** Your goal **
Give back exactly the lines that run from the beginning of the entries to the line containing "[list(corner) for corner", both included, and nothing else.

** 3D code data **
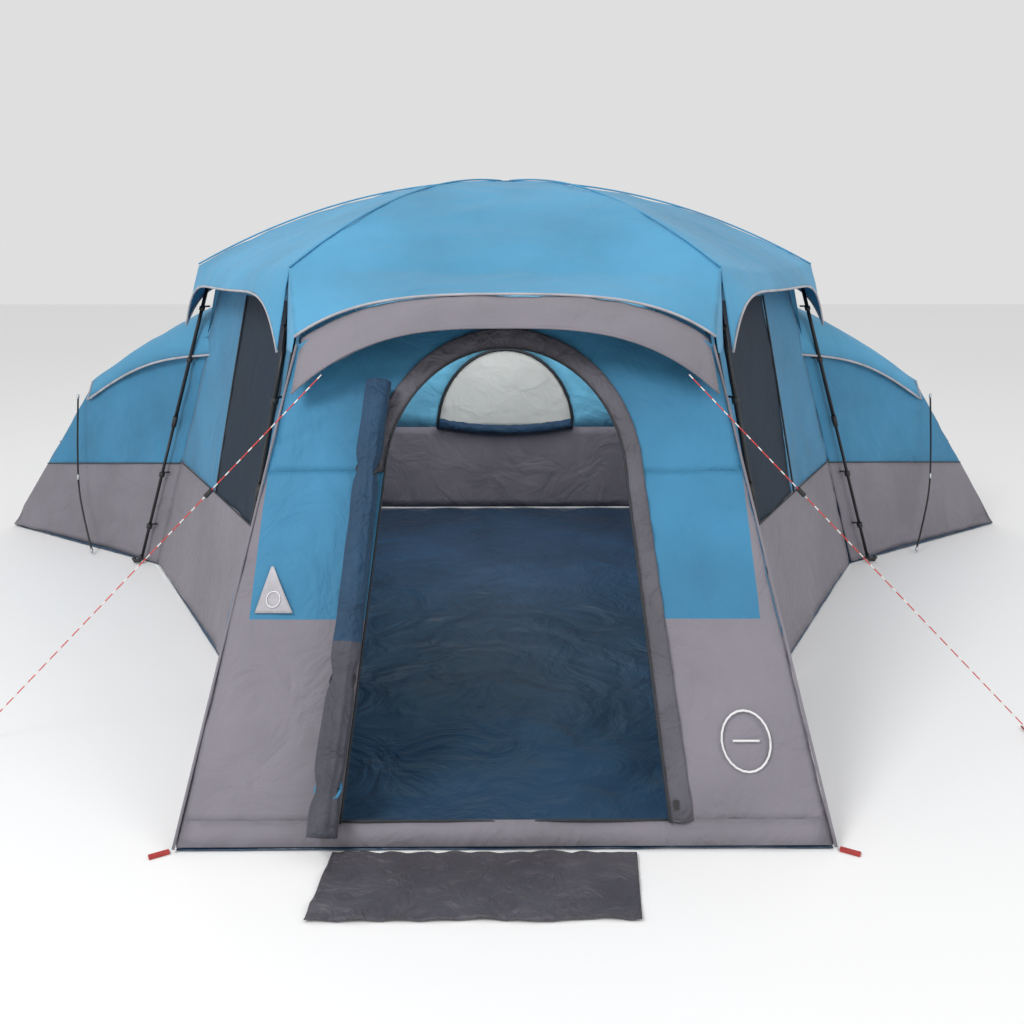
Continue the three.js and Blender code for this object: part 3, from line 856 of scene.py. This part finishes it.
def finish_cad_nodes():
    for name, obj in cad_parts.items():
        if obj.hide_render:
            continue
        material = PLASTIC
        if name.startswith("arm_"):
            material = POLE
        if name.startswith("corner_loop"):
            material = WEB
        obj.data.materials.clear()
        obj.data.materials.append(material)


def make_wing_poles():
    for side, s in (("left", -1), ("right", 1)):
        stops = [Vector((s * 2.42, 0.19, 0.012)), Vector((s * 2.56, 0.35, 0.3))]
        stops += [Vector((s * 2.608, 0.425, 0.56)), Vector((s * 2.628, 0.478, 0.9))]
        line = []
        for k in range(25):
            t = k / 24 * 3
            i = min(2, int(t))
            f = t - i
            p0, p1 = stops[max(0, i - 1)], stops[i]
            p2, p3 = stops[i + 1], stops[min(3, i + 2)]
            square = (2 * p0 - 5 * p1 + 4 * p2 - p3) * f * f
            cube = (3 * p1 - p0 - 3 * p2 + p3) * f**3
            line.append(0.5 * (2 * p1 + (p2 - p0) * f + square + cube))
        parts = [(line, 0.0052, 0), (line[:2], 0.0075, 1), (line[11:13], 0.0072, 1), (line[-2:], 0.0075, 1)]
        rod(f"wing_hoop_{side}", parts, [POLE, STEEL], f"wing_pole_{side}", [f"wing_pole_{side}"])


make_camera()
make_light()
make_guylines()
make_floor_cloth()
make_roof()
for flank in ("left", "right"):
    make_window_wall(flank)
    make_wing(flank)
make_back_wall()
make_front_wall()
make_visor()
make_rolled_door()
make_mat()
make_legs()
make_wing_poles()
make_marks()
finish_cad_nodes()

bpy.ops.mesh.primitive_plane_add(size=60, location=(0, 0, -0.001))
ground = bpy.context.object
ground.name = "studio_floor"
ground_material = bpy.data.materials.new("studio_floor")
ground_material.use_nodes = True
ground_shader = ground_material.node_tree.nodes["Principled BSDF"]
ground_shader.inputs["Base Color"].default_value = (0.9, 0.9, 0.9, 1)
ground_shader.inputs["Roughness"].default_value = 0.9
ground.data.materials.append(ground_material)
ground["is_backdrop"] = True

VISUAL_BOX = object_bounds()
boxes = {"cad": CAD_BOX, "visual": VISUAL_BOX}
{name: [list(corner) for corner in box] for name, box in boxes.items()}
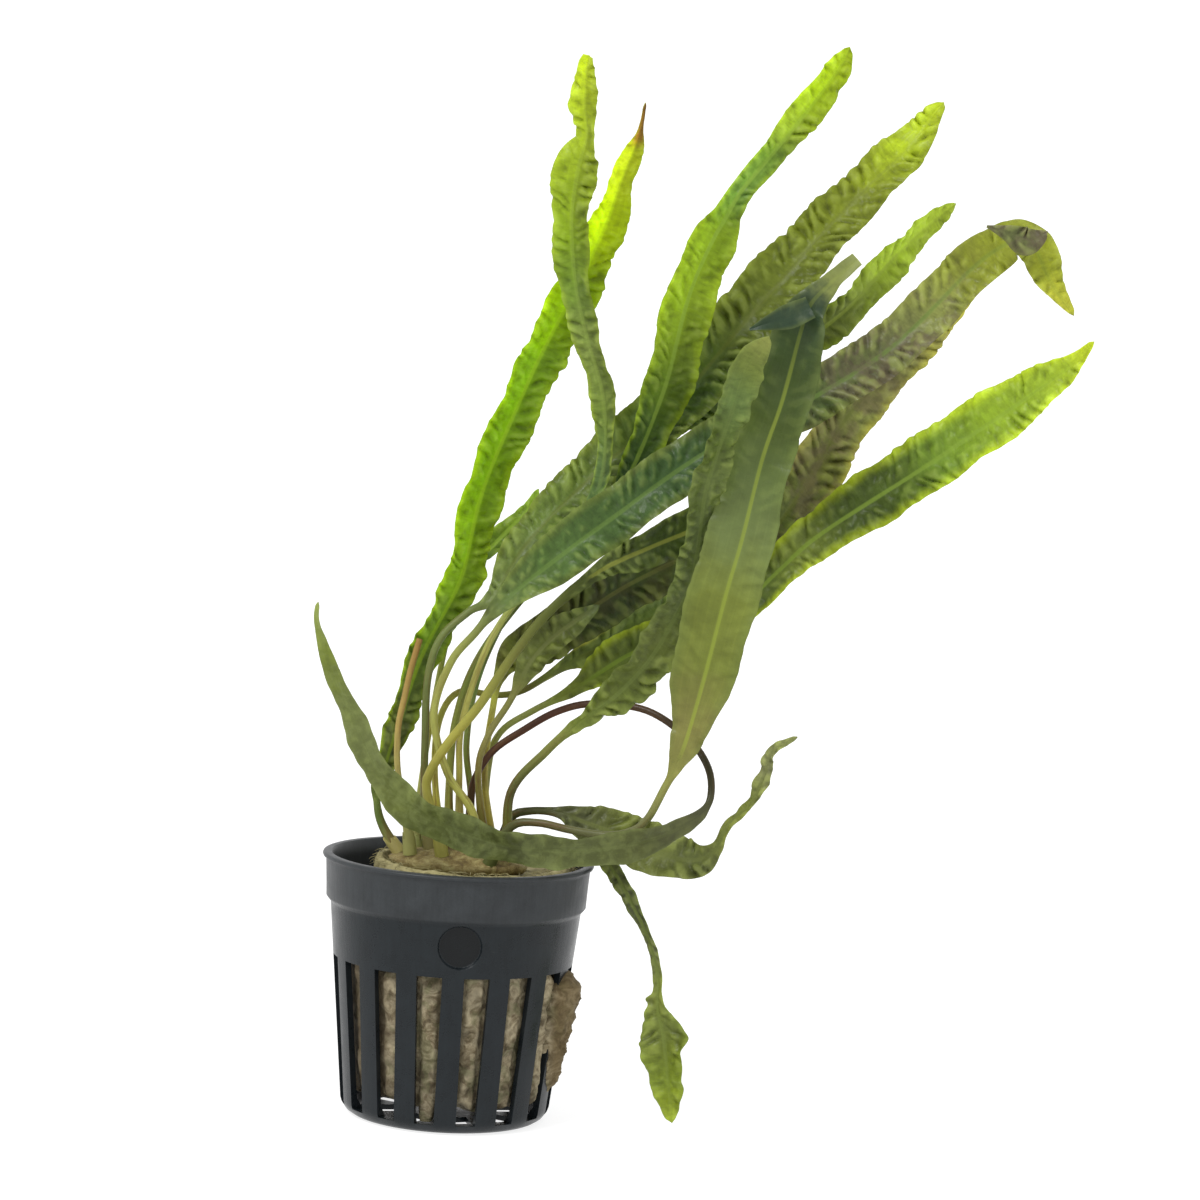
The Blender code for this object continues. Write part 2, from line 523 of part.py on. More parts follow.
def make_leaf(leaf):
    """One leaf or bare stalk, lofted from its foot to its tip."""
    rows = leaf_stations(leaf)
    rings = []
    for index, (spot, width, turn, flat, walked) in enumerate(rows):
        before = rows[max(index - 1, 0)][0]
        after = rows[min(index + 1, len(rows) - 1)][0]
        along = (after - before).normalized()
        if index == 0:
            along = (along + Vector((0, 0, 2))).normalized()
        sheath = SHEATH_RADIUS - (SHEATH_RADIUS - leaf.stalk_width / 2) * min(1.0, walked / SHEATH_LENGTH)
        rings.append(ring_places(spot, along, width, turn, flat, walked, sheath if flat == 0 else 0.0))
    finish_object(closed_tube(rings), leaf.name, plain_material(leaf.name, leaf.colour, 0.4))


def main():
    """Builds the pot, the plug, the crown and the leaves."""
    clear_scene()
    make_pot()
    make_wool()
    make_crown()
    for leaf in LEAVES:
        make_leaf(leaf)


main()
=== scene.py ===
"""Looks of the potted cryptocoryne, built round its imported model.

Sizes are in millimetres and become metres as each mesh is finished. +Z is up, +X is the side that the
plant leans to and -Y is towards the viewer. Turns are degrees from the front towards the viewer's right.
"""

import logging
import math
import random
from dataclasses import dataclass, field, replace
from enum import Enum
from typing import Any, Optional, Sequence, Union

import bmesh
import bpy
from mathutils import Matrix, Vector, noise


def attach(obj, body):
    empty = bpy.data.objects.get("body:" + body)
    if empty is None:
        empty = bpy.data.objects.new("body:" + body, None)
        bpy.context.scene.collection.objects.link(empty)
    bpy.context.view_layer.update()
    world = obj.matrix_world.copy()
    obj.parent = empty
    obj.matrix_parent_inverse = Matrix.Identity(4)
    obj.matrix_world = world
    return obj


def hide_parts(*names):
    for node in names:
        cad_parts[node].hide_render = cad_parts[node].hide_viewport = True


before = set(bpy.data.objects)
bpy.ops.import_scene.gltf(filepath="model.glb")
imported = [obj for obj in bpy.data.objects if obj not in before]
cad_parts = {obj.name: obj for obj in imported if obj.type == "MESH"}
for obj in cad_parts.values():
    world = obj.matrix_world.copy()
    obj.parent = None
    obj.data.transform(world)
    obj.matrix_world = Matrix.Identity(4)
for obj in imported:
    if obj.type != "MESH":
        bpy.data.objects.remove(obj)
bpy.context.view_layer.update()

LOG = logging.getLogger("potted_cryptocoryne")
MM = 0.001
BODY = "root"
WHITE = (1.0, 1.0, 1.0, 1.0)

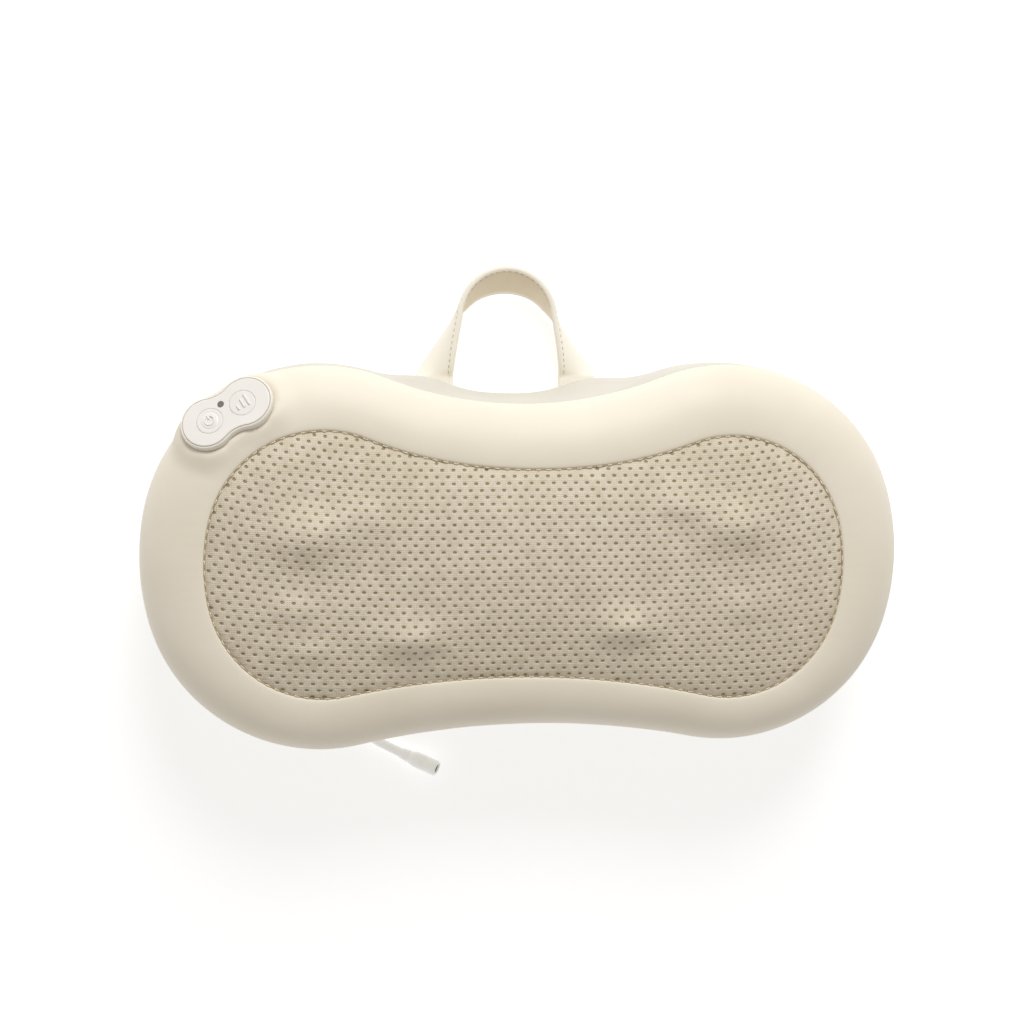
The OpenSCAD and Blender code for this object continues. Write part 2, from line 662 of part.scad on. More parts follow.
module board_components() color("#8a8d90") translate([0, 0, board_z + board_t]) {
    translate([-28, -50, 0]) cylinder(r = 5, h = 13);
    translate([-15, -53, 0]) cube([15, 11, 9]);
    translate([5, -54, 0]) cube([10, 10, 2]);
    for (x = [-34, -22, 12, 24]) translate([x, -37.5, 0]) cube([9, 5, 6]);
    translate([24, -52, 0]) cylinder(r = 3.2, h = 9);
}

// control pad

module peanut(r) {
    // two lobes joined by hollow flanks; r is the radius of each lobe
    flank_r = pad_fillet + pad_lobe_r - r;
    flank_y = pad_waist + pad_fillet;
    f = r / (pad_lobe_r + pad_fillet);
    difference() {
        union() {
            for (s = [-1, 1]) translate([s * pad_lobe_x, 0]) circle(r);
            square([2 * pad_lobe_x * (1 - f), 2 * flank_y * f], center = true);
        }
        for (s = [-1, 1]) translate([0, s * flank_y]) circle(flank_r);
    }
}

module pad_base() color("#ece9e3") in_pad() difference() {
    translate([0, 0, -pad_depth]) linear_extrude(pad_depth - cover_t - 0.1) peanut(pad_lobe_r);
    translate([0, 0, -pad_depth + 1.2]) linear_extrude(pad_depth) peanut(pad_lobe_r - 1.3);
    translate([0, 0, -pad_depth - 1]) cylinder(r = 2.5, h = 3);
}

module pad_cover() color("#f1efec") in_pad() difference() {
    translate([0, 0, -cover_t]) linear_extrude(cover_t) peanut(pad_lobe_r - 0.7);
    translate([0, 0, -cover_t - 1]) linear_extrude(cover_t - 0.4) peanut(pad_lobe_r - 2);
    for (s = [-1, 1]) translate([s * button_x, 0, -5]) cylinder(r = button_r + 0.08, h = 10);
    translate([led_at[0], led_at[1], -5]) cylinder(r = led_r, h = 10);
}

// a cap on a stem that stands clear of its switch by the travel
module button(x) in_pad() translate([x, 0, 0]) {
    stem = board_top + switch_h + 0.1 + button_travel;
    translate([0, 0, -2.2]) cylinder(r = button_r, h = 2.2 + button_top);
    translate([0, 0, stem]) cylinder(r = 1.8, h = -2 - stem);
}
module power_button() color("#f3f1ee") {
    button(-button_x);
    in_pad() translate([-button_x, 0, 0.1]) {
        linear_extrude(0.4) difference() {
            circle(3.1);
            circle(2.4);
            translate([-1.2, 0]) square([2.4, 5]);
        }
        translate([-0.35, 0.6, 0]) cube([0.7, 3, 0.4]);
    }
}
module level_button() color("#f3f1ee") {
    button(button_x);
    in_pad() for (k = [-1 : 1]) translate([button_x + 2.1 * k, 0.5 * k, 0.1]) rotate(-15)
        translate([-0.4, -1.8 - 0.7 * k, 0]) cube([0.8, 3.6 + 1.4 * k, 0.4]);
}

module pad_board() color("#2f6b45") in_pad() difference() {
    union() {
        translate([0, 0, board_top - 1.2]) linear_extrude(1.2) peanut(pad_lobe_r - 1.5);
        for (s = [-1, 1]) translate([s * button_x, 0, board_top - 0.1])
            cylinder(r = 2.2, h = switch_h + 0.1);
    }
    translate([0, 0, -8]) cylinder(r = 2.5, h = 3);
}

module indicator_lens() color("#5b5a58") in_pad() translate([led_at[0], led_at[1], board_top])
    cylinder(r = led_r - 0.05, h = -board_top - 0.4);

// leads inside

module pad_cable() color("#e8e6e0") {
    normal = [-sin(pad_turn) * sin(pad_tilt), cos(pad_turn) * sin(pad_tilt), cos(pad_tilt)];
    tube(concat([for (w = [6.5, 14, 22, 30, 38, 46, 52]) pad_at - w * normal], [
        [-123, 44, 25], [-106, 39, 17], [-80, 34, 13], [-54, 22, 12.6], [-38, 0, 12.6], [-28, -18, 13.2],
        [-20, -26, 13.8], [-17.6, -29, 14], [-17.6, -32.4, 14]
    ]), 1.6);
}

module motor_leads() color("#b8322a") tube([
    [17, -32.4, 14], [17, -26, 13], [17, -10, 12], [17, 8, 11.4], [18.6, 24, 11.4], [19, 40, 12],
    [17.6, 50, 16], [12.6, 53.2, 23], [8, 53.4, 27]
], 1);

module supply_lead() color("#e8e6e0") {
    dir = unit(cord_route[0] - cord_route[1]);
    tube([
        cord_exit + 5 * dir, cord_exit + 16 * dir, cord_exit + 26 * dir + [0, 0, 0.4],
        cord_exit + 34 * dir + [0, 0, 1.3], cord_exit + 41 * dir + [0, 0, 3.6],
        [-122, -56, 12], [-109, -50, 13], [-90, -47.5, 13.5], [-66, -44, 14], [-45, -37, 14.3],
        [-39.5, -35, 14.4], [-34.4, -35, 14.4]
    ], 1.8);
}

// supply cord

module cord_grommet() color("#e4e2dc") {
    turn = atan2(cord_route[1][1] - cord_exit[1], cord_route[1][0] - cord_exit[0]);
    translate(cord_exit) rotate([0, 0, turn]) rotate([0, 90, 0]) translate([0, 0, -5]) difference() {
        cylinder(r = 4.2, h = 5);
        translate([0, 0, -1]) cylinder(r = 2, h = 8);
    }
}

module dc_cord() color("#e8e7e3") tube(cord_route, cord_r, 10);

module in_socket() translate(cord_route[len(cord_route) - 1]) rotate([0, 0, socket_dir]) rotate([0, 90, 0])
    children();
module dc_socket_shell() color("#ececea") in_socket() difference() {
    union() {
        cylinder(r1 = 3.2, r2 = socket_r, h = 5);
        translate([0, 0, 5]) cylinder(r = socket_r, h = socket_l - 5);
    }
    translate([0, 0, socket_l - 10]) cylinder(r = 2.9, h = 11);
}
module dc_socket_contacts() color("#c9b273") in_socket() translate([0, 0, socket_l - 10]) {
    cylinder(r = 1.05, h = 9);
    difference() {
        cylinder(r = 2.9, h = 8);
        translate([0, 0, 1]) cylinder(r = 2.75, h = 9);
    }
}

back_panel();
zip_tapes();
zip_slider();
side_gusset();
front_border();
front_mesh_panel();
inner_lining();
foam_surround();
handle_tabs();
carry_handle();
rear_housing();
front_housing();
housing_screws();
motor_can();
motor_end_cap();
motor_bracket();
motor_armature();
drive_shaft();
worm();
worm_bush();
thermal_cutout();
left_reduction_axle();
right_reduction_axle();
left_reduction_gear();
right_reduction_gear();
left_rotor_bush();
right_rotor_bush();
left_output_gear();
right_output_gear();
left_massage_carrier();
right_massage_carrier();
left_head_posts();
right_head_posts();
left_big_head_1();
left_big_head_2();
left_small_head_1();
left_small_head_2();
right_big_head_1();
right_big_head_2();
right_small_head_1();
right_small_head_2();
left_lamp_board();
right_lamp_board();
left_lamp_dome();
right_lamp_dome();
main_board();
board_components();
pad_base();
pad_cover();
power_button();
level_button();
pad_board();
indicator_lens();
pad_cable();
motor_leads();
supply_lead();
cord_grommet();
dc_cord();
dc_socket_shell();
dc_socket_contacts();
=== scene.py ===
"""Looks of the shiatsu neck massager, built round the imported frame.

Pieces are drawn in millimetres and scaled by MM.
"""
import math

import bpy
import numpy as np
from mathutils import Matrix, Vector, geometry, noise


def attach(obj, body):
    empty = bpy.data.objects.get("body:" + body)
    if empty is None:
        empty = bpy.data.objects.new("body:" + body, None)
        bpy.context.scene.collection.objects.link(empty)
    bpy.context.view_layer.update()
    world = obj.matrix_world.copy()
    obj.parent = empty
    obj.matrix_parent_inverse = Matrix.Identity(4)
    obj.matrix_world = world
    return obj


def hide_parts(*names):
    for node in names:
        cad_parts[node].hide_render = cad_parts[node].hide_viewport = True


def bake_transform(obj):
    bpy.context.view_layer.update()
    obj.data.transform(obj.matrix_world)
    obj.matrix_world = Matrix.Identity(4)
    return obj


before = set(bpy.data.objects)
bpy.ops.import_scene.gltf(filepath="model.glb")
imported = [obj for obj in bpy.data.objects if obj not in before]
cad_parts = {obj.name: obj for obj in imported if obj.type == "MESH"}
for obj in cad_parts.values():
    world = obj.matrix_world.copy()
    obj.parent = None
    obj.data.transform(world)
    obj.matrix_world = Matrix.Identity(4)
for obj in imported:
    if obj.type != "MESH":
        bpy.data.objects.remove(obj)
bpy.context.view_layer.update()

MM = 0.001
scene = bpy.context.scene
scene.view_settings.view_transform = "Standard"

# ---------------------------------------------------------------- camera

AIM = Vector((0, 0, 0.045))
AWAY = 0.9
LEAN_X, LEAN_Y = -0.1172, 0.1264
AXIS = Vector((math.tan(LEAN_X), math.tan(LEAN_Y), 1)).normalized()
side = Vector((0, 1, 0)).cross(AXIS).normalized()
up = AXIS.cross(side)
camera = bpy.data.objects.new("camera", bpy.data.cameras.new("camera"))
camera.data.sensor_width = 36
camera.data.lens = 62.33
camera.data.shift_x = -0.0100
camera.data.shift_y = 0.0404
turned = Matrix((side, up, AXIS)).transposed().to_4x4()
camera.matrix_world = Matrix.Translation(AIM + AWAY * AXIS) @ turned
scene.collection.objects.link(camera)
scene.camera = camera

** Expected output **
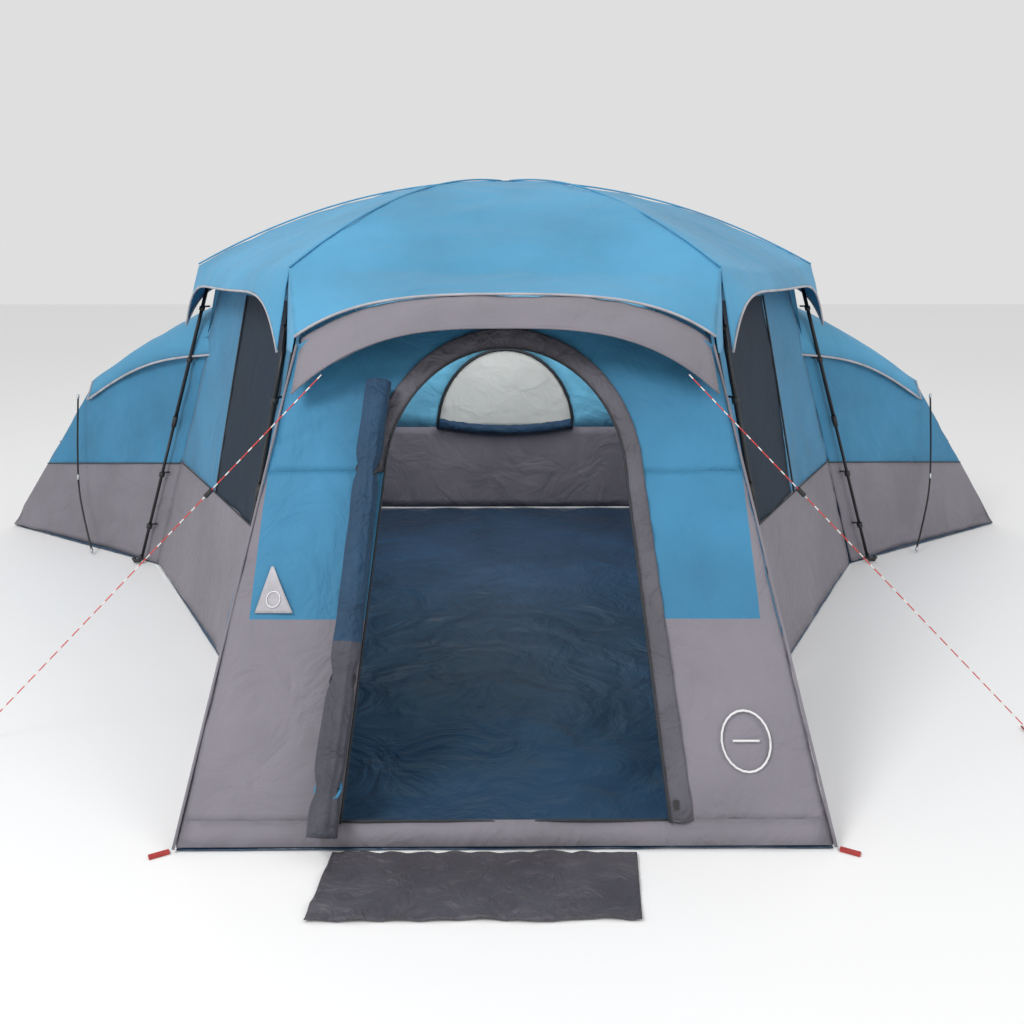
Continue the three.js and Blender code for this object: part 3, from line 856 of scene.py. This part finishes it.
def finish_cad_nodes():
    for name, obj in cad_parts.items():
        if obj.hide_render:
            continue
        material = PLASTIC
        if name.startswith("arm_"):
            material = POLE
        if name.startswith("corner_loop"):
            material = WEB
        obj.data.materials.clear()
        obj.data.materials.append(material)


def make_wing_poles():
    for side, s in (("left", -1), ("right", 1)):
        stops = [Vector((s * 2.42, 0.19, 0.012)), Vector((s * 2.56, 0.35, 0.3))]
        stops += [Vector((s * 2.608, 0.425, 0.56)), Vector((s * 2.628, 0.478, 0.9))]
        line = []
        for k in range(25):
            t = k / 24 * 3
            i = min(2, int(t))
            f = t - i
            p0, p1 = stops[max(0, i - 1)], stops[i]
            p2, p3 = stops[i + 1], stops[min(3, i + 2)]
            square = (2 * p0 - 5 * p1 + 4 * p2 - p3) * f * f
            cube = (3 * p1 - p0 - 3 * p2 + p3) * f**3
            line.append(0.5 * (2 * p1 + (p2 - p0) * f + square + cube))
        parts = [(line, 0.0052, 0), (line[:2], 0.0075, 1), (line[11:13], 0.0072, 1), (line[-2:], 0.0075, 1)]
        rod(f"wing_hoop_{side}", parts, [POLE, STEEL], f"wing_pole_{side}", [f"wing_pole_{side}"])


make_camera()
make_light()
make_guylines()
make_floor_cloth()
make_roof()
for flank in ("left", "right"):
    make_window_wall(flank)
    make_wing(flank)
make_back_wall()
make_front_wall()
make_visor()
make_rolled_door()
make_mat()
make_legs()
make_wing_poles()
make_marks()
finish_cad_nodes()

bpy.ops.mesh.primitive_plane_add(size=60, location=(0, 0, -0.001))
ground = bpy.context.object
ground.name = "studio_floor"
ground_material = bpy.data.materials.new("studio_floor")
ground_material.use_nodes = True
ground_shader = ground_material.node_tree.nodes["Principled BSDF"]
ground_shader.inputs["Base Color"].default_value = (0.9, 0.9, 0.9, 1)
ground_shader.inputs["Roughness"].default_value = 0.9
ground.data.materials.append(ground_material)
ground["is_backdrop"] = True

VISUAL_BOX = object_bounds()
boxes = {"cad": CAD_BOX, "visual": VISUAL_BOX}
{name: [list(corner) for corner in box] for name, box in boxes.items()}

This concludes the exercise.